The years have gone and I have yet to write
Much of anything myself; still, each night
I chase ghosts until the sky is an ember
And cracks, until I find myself thinking of him,
What he might be writing for the lovers who kissed
His eyes to visions. Tell me, is there no drink strong
Enough to unbolt proud hearts where only silence roams?
Tell me, are these the beautiful poems?

* organizing the world with Donald Justice

This week’s poem “Bus Stop” by Donald Justice rounds out the recent syllabic kick on the Influence.

I recently read an illuminating essay by Justice where he breaks down some of the thinking that went into the poem, both the conceptual thinking and the structural.

He describes walking his dog around his neighborhood in California around the same time when people would be coming home from work. His sense of the memory is that everything was already there for the poem, the world of it just had to be organized.

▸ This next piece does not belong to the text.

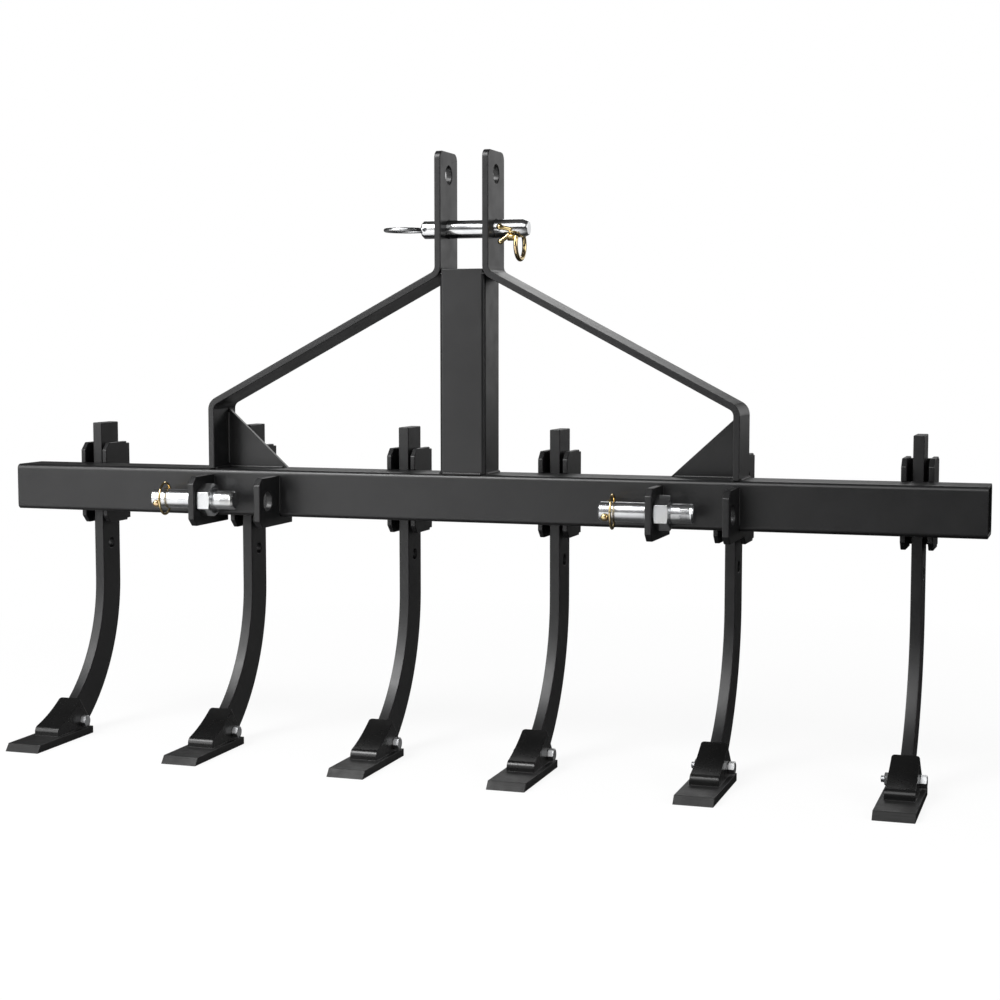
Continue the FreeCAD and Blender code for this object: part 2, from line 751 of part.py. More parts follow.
# Lower pins: name, shoulder face on its ear, which both point to the left
lower_pins = [
    ("left", f"-{leg_outside}"),
    ("right", ear_inside(False)),
]
for name, shoulder in lower_pins:
    make_lower_pin(f"lower_pin_{name}", shoulder)
    make_lower_nut(f"lower_nut_{name}", f"{shoulder} + Sizes.ear_thickness")
    lynch_place = f"{shoulder} - Sizes.lower_pin_length + Sizes.lynch_setback"
    make_lynch_pin(f"lynch_pin_{name}", 1, lynch_place, "-Sizes.lower_pin_setout", lower_pin_axis)
make_top_link_pin()
top_lynch_place = "Sizes.top_pin_reach - Sizes.top_lynch_setback"
make_lynch_pin("lynch_pin_top", -1, top_lynch_place, toolbar_middle, top_pin_axis)

def sides_beside_leg(across):
    """The sides of a clamp, -1 or 1, whose plate stands in line with a mast leg."""
    found = []
    for side in (-1, 1):
        inner, outer = number("Sizes.clamp_gap / 2"), number("Sizes.clamp_gap / 2 + Sizes.clamp_plate")
        low, high = sorted((abs(number(across) + side * inner), abs(number(across) + side * outer)))
        gap = number(size("slide_clearance"))
        if low < number(leg_outside) + gap and high > number(leg_inside) - gap:
            found.append(side)
    return found


# Shanks, left to right: the middle pair has its own spacing, and equal steps run from it to the ends
copies = int(number(size("shanks_each_side")))
places = [(-1, step) for step in reversed(range(copies))] + [(1, step) for step in range(copies)]
for place, (side, step) in enumerate(places, start=1):
    share = f"{step} / {max(copies - 1, 1)}"
    across = f"({side} * (Sizes.shank_inner_spacing / 2 + {shank_run} * {share}))"
    make_clamp(f"clamp_{place}", across, sides_beside_leg(across))
    make_shank(f"shank_{place}", across)
    make_share(f"share_{place}", across)

document.recompute()
for item in document.Objects:
    if "Invalid" in item.State or "Error" in item.State:
        raise RuntimeError(f"{item.Label} did not build: {item.State}")

bodies = [item for item in document.Objects if item.TypeId == "PartDesign::Body"]
for body in bodies:
    if body.Shape.isNull() or not body.Shape.isValid():
        raise RuntimeError(f"{body.Label} has no valid solid")

os.makedirs("parts", exist_ok=True)
for body in bodies:
    body.Shape.exportStep(f"parts/{body.Label}.step")
print(len(bodies), "parts written")
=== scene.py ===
import math
import bpy
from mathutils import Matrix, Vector


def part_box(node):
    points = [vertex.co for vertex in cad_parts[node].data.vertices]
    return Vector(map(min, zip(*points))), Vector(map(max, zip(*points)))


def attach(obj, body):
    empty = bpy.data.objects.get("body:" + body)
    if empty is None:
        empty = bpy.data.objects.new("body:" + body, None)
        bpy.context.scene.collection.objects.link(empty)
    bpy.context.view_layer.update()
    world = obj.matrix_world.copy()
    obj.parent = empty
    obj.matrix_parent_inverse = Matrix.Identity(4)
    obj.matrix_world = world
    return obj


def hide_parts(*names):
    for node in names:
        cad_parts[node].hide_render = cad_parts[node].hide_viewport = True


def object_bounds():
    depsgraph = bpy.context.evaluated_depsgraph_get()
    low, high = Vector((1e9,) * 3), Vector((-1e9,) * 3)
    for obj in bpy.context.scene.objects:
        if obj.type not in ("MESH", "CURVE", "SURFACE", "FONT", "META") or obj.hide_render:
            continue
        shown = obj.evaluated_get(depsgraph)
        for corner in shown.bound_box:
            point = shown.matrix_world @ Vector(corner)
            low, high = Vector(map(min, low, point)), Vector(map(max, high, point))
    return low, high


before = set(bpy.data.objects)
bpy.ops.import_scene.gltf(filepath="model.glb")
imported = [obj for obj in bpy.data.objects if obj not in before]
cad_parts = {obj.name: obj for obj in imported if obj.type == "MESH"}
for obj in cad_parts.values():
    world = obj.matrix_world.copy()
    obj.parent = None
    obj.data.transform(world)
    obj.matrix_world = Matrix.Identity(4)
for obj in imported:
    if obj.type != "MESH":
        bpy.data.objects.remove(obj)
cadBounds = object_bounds()
print("frame loaded with", len(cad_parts), "nodes")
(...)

I remarked to someone just this week that Justice’s work always surprises me. An undisputed technical master, he makes you forget all about technique by earning such moments as the one below where he fills a line with: Black flowers, black flowers.

* whatcha waitin' for *
* Bus Stop with Chola *

Bus Stop – Donald Justice

Lights are burning
In quiet rooms
Where lives go on
Resembling ours.

The quiet lives
That follow us—
These lives we lead
But do not own—

Stand in the rain
So quietly
When we are gone,
So quietly . . .

And the last bus
Comes letting dark
Umbrellas out—
Black flowers, black flowers.

And lives go on.
And lives go on
Like sudden lights
At street corners

Or like the lights
In quiet rooms
Left on for hours,
Burning, burning.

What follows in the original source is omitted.